In any event, I find it confusing that these later Gibsonites insist on trying to view troublesome low-level features of the environment - beer-present, potable, perhaps even drinkable - as being affordances. I infer from Gibson's Conclusion section that his affordances were much higher-level features. What motivates extending the concept beyond what seem to be its natural bounds?

13. A couple of things, Charles.

I couldn't understand why Gibson made such a fuss about the idea of an "image on the retina", but I now assume that he was trying to dissuade readers from thinking in terms of any kind of image being involved in his concept.
This was important at the time of writing (and still some today). The idea that the retina forms an image and that that image is the basis for visual perception is a fairly standard view. It motivated most of the original representational accounts of vision, because images are rubbish.

Chemero's not trying to extract information from a mental image. Quite the contrary - he wants direct perception (via a suitable informational coupling) of things like 'beer-presence', by virtue of the constraint 'beer cans contain beer' and the situation 'perception of beer can'. It is potentially direct (non representational) because the constraint allows the presence of the beer can to be informative about the presence of beer because of the constraint - you don't need to infer anything (the point of situation semantics was precisely to achieve this, as I understand what Tony says of it).

In any event, I find it confusing that these later Gibsonites insist on trying to view troublesome low-level features of the environment - beer-present, potable, perhaps even drinkable - as being affordances. I infer from Gibson's Conclusion section that his affordances were much higher-level features. What motivates extending the concept beyond what seem to be its natural bounds?
Good question. I agree this is all kinds of trouble.
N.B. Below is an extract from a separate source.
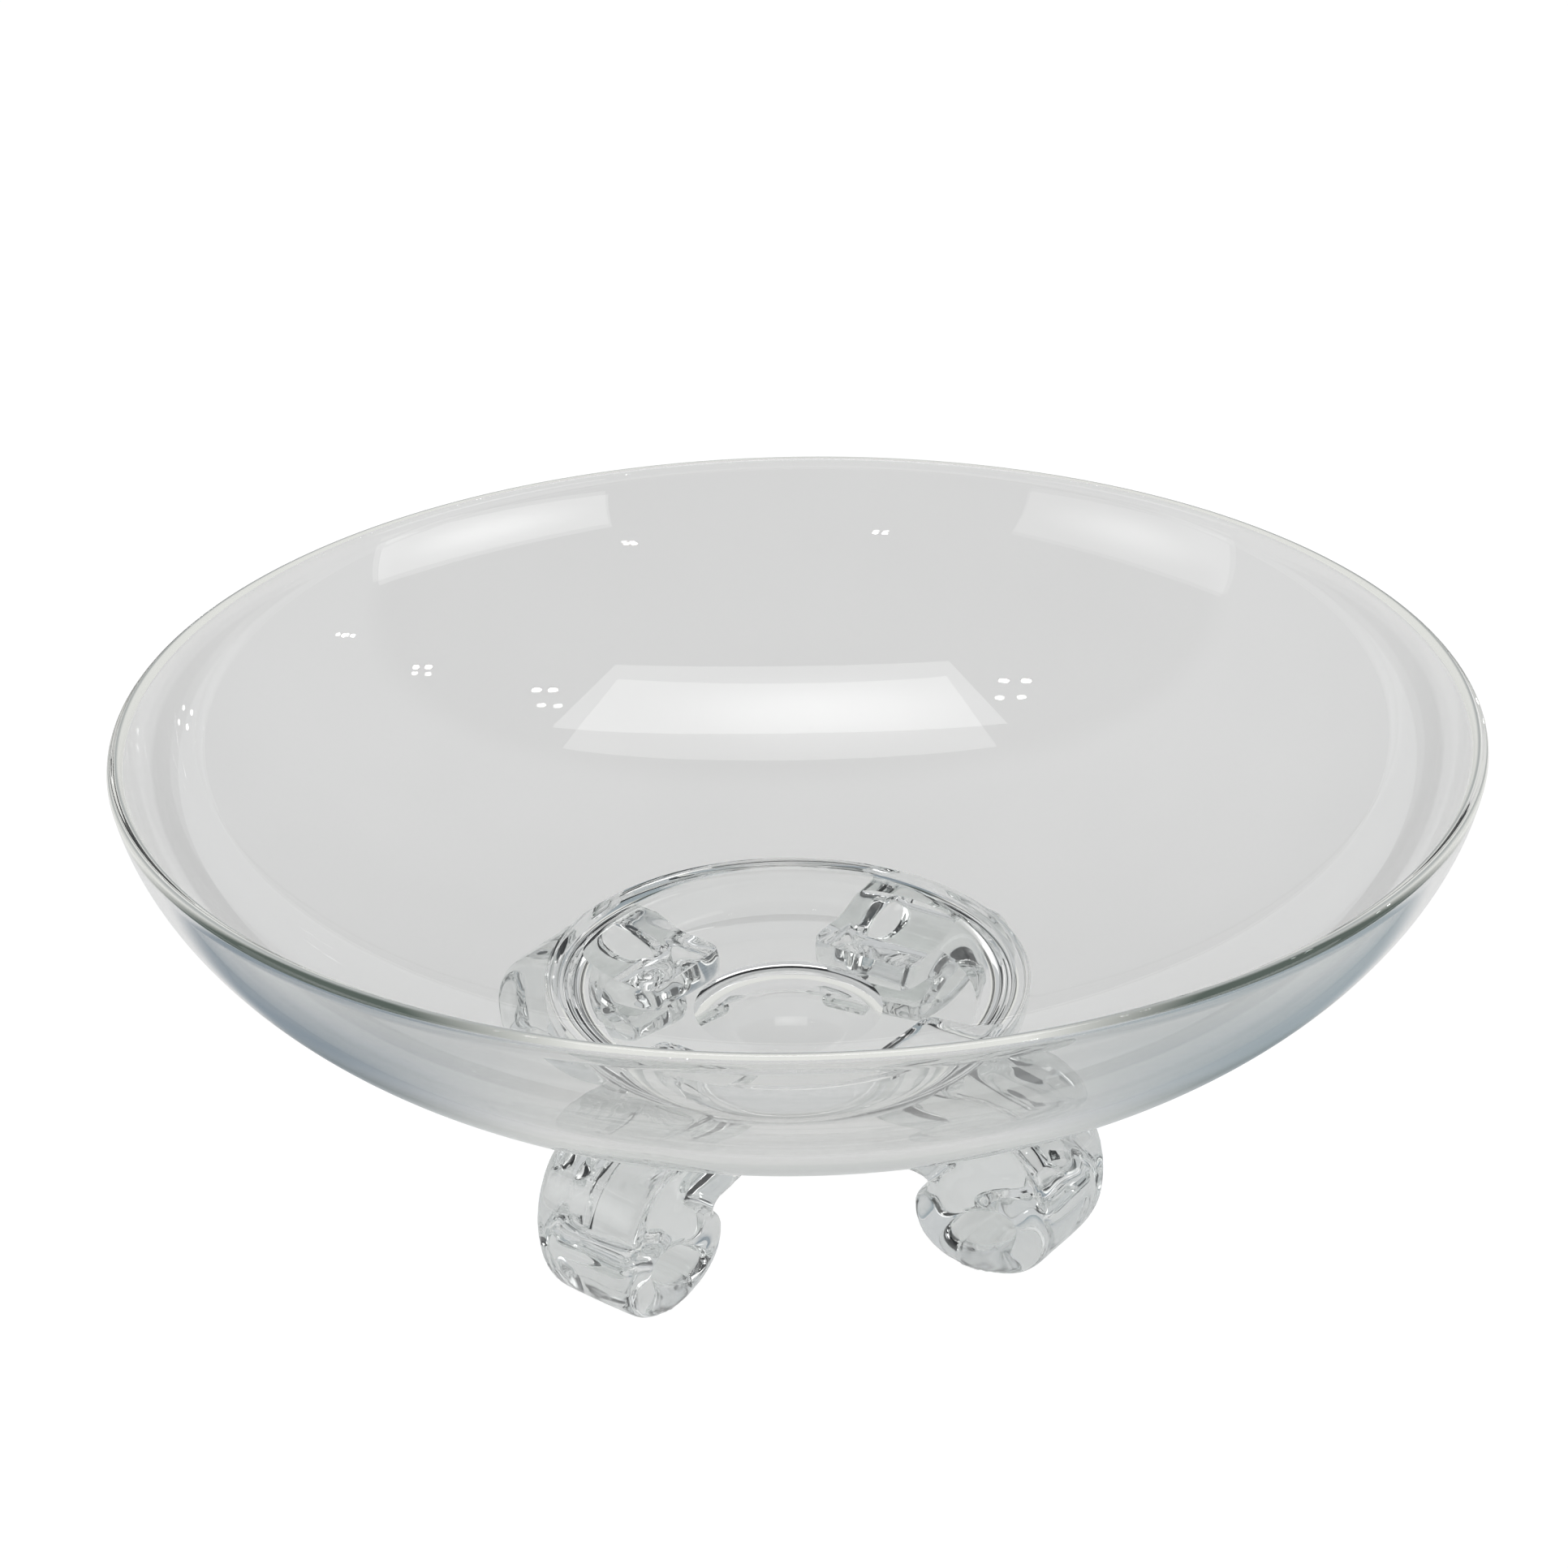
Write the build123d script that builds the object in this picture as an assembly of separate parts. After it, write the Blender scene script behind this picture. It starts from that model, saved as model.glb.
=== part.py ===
from build123d import *
from math import asin, cos, sin
import os

# Floating candle bowl of clear lead crystal, in millimetres, +Z up.
# The origin is on the surface that the bowl stands on, under the middle of the bowl.
# A blown shallow bowl stands on a thick round disc, and four rolled scroll feet are fused under the disc.
# Every piece is a separate gather of hot glass, so each one is its own solid, and they meet face to face.

# Blown bowl
rim_diameter = 305.0        # outside, across the widest part of the rim
bowl_depth = 78.0           # outside, from the top of the rim to the underside
rim_wall = 3.6              # glass at the fire-polished lip
floor_wall = 5.5            # glass at the middle of the floor

# Applied base disc
disc_diameter = 110.0       # where the disc meets the underside of the bowl
disc_thickness = 14.0       # at the middle
disc_bulge = 1.2            # how far the rounded side stands out past the joint
disc_lower_radius = 9.0     # rounding of the lower edge
recess_diameter = 46.0      # ground and polished recess in the underside
recess_depth = 6.0

base_offset = 3.2           # how far the disc, put on by hand, is off the bowl's axis
base_offset_turn = 170.5    # degrees, the direction of that

# Scroll feet
foot_count = 4
foot_height = 33.0          # from the ground to the underside of the disc
foot_width = 28.0           # along the roll
foot_edge_radius = 5.5      # soft fire-polished corners
foot_inner_reach = 30.0     # from the disc's axis to the inner lobe
foot_outer_reach = 80.0     # from the disc's axis to the outer shoulder
foot_lap = 8.5              # how far the shoulder laps up the side of the disc
foot_pad = 8.0              # flat that the foot stands on, across the roll
roll_wall = 8.5             # glass between the roll's open middle and its inner and outer sides
tunnel_height = 9.0         # short axis of that opening
tunnel_tilt = 28.0          # degrees, outer end up

# Outer outline of the bowl, from below the lip to the middle of the underside,
# as shares of the rim radius and of the bowl's depth.
bowl_outline_shares = [(0.965, 0.414), (0.748, 0.824), (0.397, 1.0)]
# How much of the wall's growth, from the lip to the floor, the inner outline has at each of those points,
# and which way the wall is measured there, sideways and upwards.
bowl_wall_growth_shares = [0.1, 0.5, 1.0]
bowl_wall_direction_shares = [(1.0, 0.1), (0.66, 0.8), (0.1, 1.0)]

# Side view of a foot, outwards from the inner lobe and up from the ground, as shares of its reach
# and of its shoulder height. It runs from the outer end of the pad, up the outside, over the shoulder,
# inside the disc, which is cut away later, round the lobe, into the crease and round the roll.
foot_outline_shares = [
    (0.83, 0.085), (0.955, 0.26), (1.0, 0.50), (0.96, 0.74), (0.84, 0.93), (0.67, 1.0),
    (0.40, 0.99), (0.13, 0.94), (0.015, 0.80), (0.005, 0.66), (0.08, 0.575), (0.20, 0.54),
    (0.31, 0.53), (0.385, 0.505), (0.31, 0.455), (0.262, 0.36), (0.262, 0.24), (0.30, 0.12), (0.385, 0.035),
]
roll_inner_share = 0.262    # how far out the roll's inner side is
pad_centre_share = 0.571    # how far out the middle of the pad is
tunnel_centre_share = 0.31  # how high the middle of the opening is

rim_radius = rim_diameter / 2
disc_radius = disc_diameter / 2
disc_underside_z = foot_height
bowl_underside_z = disc_underside_z + disc_thickness
overall_height = bowl_underside_z + bowl_depth
foot_reach = foot_outer_reach - foot_inner_reach
foot_shoulder_height = foot_height + foot_lap
disc_place = Rot(0, 0, base_offset_turn) * Pos(base_offset, 0, 0)
feet_place = Pos(disc_place.position)


def bowl_outer_points():
    """Control points of the outer outline, from the lip down to the axis."""
    points = [(rim_radius, overall_height - rim_wall / 2)]
    for across_share, down_share in bowl_outline_shares:
        points.append((rim_radius * across_share, overall_height - bowl_depth * down_share))
    points.append((0, bowl_underside_z))
    return points


def bowl_inner_points():
    """Control points of the inner outline, one wall away from the outer one."""
    outer = bowl_outer_points()
    points = [(rim_radius - rim_wall, overall_height - rim_wall / 2)]
    shares = zip(outer[1:-1], bowl_wall_growth_shares, bowl_wall_direction_shares)
    for (across, height), growth_share, (in_share, up_share) in shares:
        wall = rim_wall + (floor_wall - rim_wall) * growth_share
        points.append((across - wall * in_share, height + wall * up_share))
    points.append((0, bowl_underside_z + floor_wall))
    return points


def turned(profile):
    """Turn a face in the XZ plane once round the vertical axis."""
    return revolve(profile, Axis.Z, revolution_arc=360)


def on_side(points):
    """Points of the side view, as places in the XZ plane."""
    return [Vector(across, 0, height) for across, height in points]


def make_bowl():
    """Blown bowl with a rounded lip, open at the top."""
    outer = on_side(bowl_outer_points())
    inner = on_side(bowl_inner_points())
    lip_top = Vector(rim_radius - rim_wall / 2, 0, overall_height)
    outline = [
        Bezier(*outer),
        Line(outer[-1], inner[-1]),
        Bezier(*reversed(inner)),
        ThreePointArc(inner[0], lip_top, outer[0]),
    ]
    return turned(make_face(outline))


def make_bowl_block():
    """The bowl filled in, for cutting the pieces that are fused to its underside."""
    outer = on_side(bowl_outer_points())
    top_centre = Vector(0, 0, outer[0].Z)
    outline = [Bezier(*outer), Line(outer[-1], top_centre), Line(top_centre, outer[0])]
    return turned(make_face(outline))


def disc_outline(with_recess):
    """Half section of the disc, which runs up into the bowl where the two are fused."""
    top_z = bowl_underside_z + disc_thickness
    side_low = Vector(disc_radius, 0, disc_underside_z + disc_lower_radius)
    side_high = Vector(disc_radius - disc_bulge, 0, top_z)
    side_middle = Vector(disc_radius + disc_bulge, 0, (side_low.Z + bowl_underside_z) / 2)
    under_edge = Vector(disc_radius - disc_lower_radius, 0, disc_underside_z)
    top_centre = Vector(0, 0, top_z)
    side = ThreePointArc(side_low, side_middle, side_high)
    rounding = TangentArc(side_low, under_edge, tangent=-(side % 0))
    edges = [side, rounding, Line(side_high, top_centre)]
    if with_recess:
        recess_edge = Vector(recess_diameter / 2, 0, disc_underside_z)
        recess_middle = Vector(0, 0, disc_underside_z + recess_depth)
        dome_radius = ((recess_diameter / 2) ** 2 + recess_depth ** 2) / (2 * recess_depth)
        half_angle = asin(recess_diameter / 2 / dome_radius) / 2
        dome_centre_z = recess_middle.Z - dome_radius
        halfway = Vector(dome_radius * sin(half_angle), 0, dome_centre_z + dome_radius * cos(half_angle))
        dome = ThreePointArc(recess_edge, halfway, recess_middle)
        edges += [Line(under_edge, recess_edge), dome, Line(recess_middle, top_centre)]
    else:
        under_centre = Vector(0, 0, disc_underside_z)
        edges += [Line(under_edge, under_centre), Line(under_centre, top_centre)]
    return make_face(edges)


def make_foot():
    """One scroll foot before it is joined, standing out along +X, with the open roll running along Y."""
    pad_centre = foot_inner_reach + foot_reach * pad_centre_share
    pad_in = Vector(pad_centre - foot_pad / 2, 0, 0)
    pad_out = Vector(pad_centre + foot_pad / 2, 0, 0)
    outline = [pad_out]
    for across_share, up_share in foot_outline_shares:
        across = foot_inner_reach + foot_reach * across_share
        outline.append(Vector(across, 0, foot_shoulder_height * up_share))
    outline.append(pad_in)
    scroll = Spline(*outline, tangents=[Vector(1, 0, 0), Vector(1, 0, 0)])
    side_face = make_face([scroll, Line(pad_in, pad_out)])
    foot = extrude(side_face, foot_width / 2, dir=(0, 1, 0), both=True) & make_soft_block()
    roll_inner = foot_inner_reach + foot_reach * roll_inner_share
    tunnel_length = foot_outer_reach - roll_inner - 2 * roll_wall
    tunnel_middle = Vector((foot_outer_reach + roll_inner) / 2, 0, foot_shoulder_height * tunnel_centre_share)
    tunnel_plane = Plane(origin=tunnel_middle, x_dir=(1, 0, 0), z_dir=(0, -1, 0))
    opening = tunnel_plane * Rot(0, 0, tunnel_tilt) * Ellipse(tunnel_length / 2, tunnel_height / 2)
    return foot - extrude(opening, foot_width, both=True)


def make_soft_block():
    """Rounded block that takes the sharp corners off a foot."""
    middle = (foot_inner_reach + foot_outer_reach) / 2
    block = Pos(middle, 0, foot_shoulder_height / 2) * Box(foot_reach, foot_width, foot_shoulder_height)
    return fillet(block.edges(), foot_edge_radius)


bowl = make_bowl()
bowl_block = make_bowl_block()
disc_block = disc_place * turned(disc_outline(with_recess=False))
base_disc = disc_place * turned(disc_outline(with_recess=True)) - bowl_block
foot = make_foot()

foot_places = ["back_right", "back_left", "front_left", "front_right"]
pieces = {"bowl": bowl, "base_disc": base_disc}
for index in range(foot_count):
    turn = 360 / foot_count * (index + 0.5)
    placed_foot = feet_place * Rot(0, 0, turn) * foot
    pieces[f"foot_{foot_places[index % len(foot_places)]}"] = placed_foot - disc_block - bowl_block

os.makedirs("parts", exist_ok=True)
for name, piece in pieces.items():
    export_step(piece, f"parts/{name}.step")
    print(name, "volume", round(piece.volume), "solids", len(piece.solids()))
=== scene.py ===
# %% [markdown]
# A floating candle bowl of clear lead crystal, made hot in six gathers of glass that are fused together.
# A wide, shallow blown bowl stands on a thick round disc, and the disc stands on four rolled scroll feet.
# Clear glass has almost no colour of its own, so its shape is drawn by what it bends and mirrors.
# That makes smooth, closed surfaces and a plain pale studio the two things to get right.

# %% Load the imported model, which gives the frame and the real size
from math import atan2, cos, pi, radians, sin

import bpy
from mathutils import Matrix, Vector
from mathutils.bvhtree import BVHTree


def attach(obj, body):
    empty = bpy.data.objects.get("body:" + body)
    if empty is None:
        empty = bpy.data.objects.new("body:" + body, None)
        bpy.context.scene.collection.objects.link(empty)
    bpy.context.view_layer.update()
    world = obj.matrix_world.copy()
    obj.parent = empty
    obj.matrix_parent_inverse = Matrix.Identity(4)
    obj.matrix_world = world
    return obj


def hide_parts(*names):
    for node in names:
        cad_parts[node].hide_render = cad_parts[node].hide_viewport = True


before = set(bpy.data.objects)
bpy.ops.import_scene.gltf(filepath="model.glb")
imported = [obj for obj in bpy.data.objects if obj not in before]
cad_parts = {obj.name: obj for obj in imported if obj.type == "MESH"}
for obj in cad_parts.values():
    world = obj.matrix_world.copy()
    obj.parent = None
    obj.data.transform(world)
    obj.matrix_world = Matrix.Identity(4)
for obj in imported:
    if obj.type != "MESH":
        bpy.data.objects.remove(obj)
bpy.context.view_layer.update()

print("nodes:", sorted(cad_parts))

# %% [markdown]
# The construction model is in metres here, but a glassmaker thinks in millimetres.
# All sizes are kept in millimetres below and are turned into metres where a point is placed.

# %% Sizes in millimetres
MM = 0.001
rim_diameter = 305.0
bowl_depth = 78.0
rim_wall = 3.6
floor_wall = 5.5
disc_diameter = 110.0
disc_thickness = 14.0
disc_bulge = 1.2
disc_lower_radius = 9.0
recess_diameter = 46.0
recess_depth = 6.0
base_offset = 3.2
base_offset_turn = radians(170.5)
foot_height = 33.0
foot_width = 28.0
foot_inner_reach = 30.0
foot_outer_reach = 80.0
foot_lap = 8.5
foot_pad = 8.0
roll_wall = 8.5
tunnel_height = 9.0
tunnel_tilt = radians(28)

rim_radius = rim_diameter / 2
disc_radius = disc_diameter / 2
recess_radius = recess_diameter / 2
bowl_underside = foot_height + disc_thickness
overall_height = bowl_underside + bowl_depth
foot_reach = foot_outer_reach - foot_inner_reach
foot_shoulder = foot_height + foot_lap
base_middle = Vector((cos(base_offset_turn), sin(base_offset_turn), 0)) * base_offset
print("overall height", overall_height, "mm, rim", rim_diameter, "mm across")

# %% [markdown]
# The camera comes first, because everything is judged through it.
# It looks down at the bowl from about 25 degrees, from 0.74 m away, with a short telephoto lens.
# The lens and distance were worked out from how round the rim looks and how the front foot shows.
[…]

My guess is that part of the motivation is to try and address one critique of Gibson, namely that he can't handle things we can clearly do (like 'know' about beer in beer cans). Tony's trying to find an informational basis for this sort of thing to preserve the directness, and he doesn't think laws gets you there. I actually think he's wrong, or at least, that's my bet - I think the laws concept has plenty of life left in it and I think the actual problem is that these tasks have been mis-described.

I've got a post on all this exploding box stuff I want to try and get out today if I can finish my lecture, and I'm about to start posting on Tony's book in detail, so these things will all come up soon.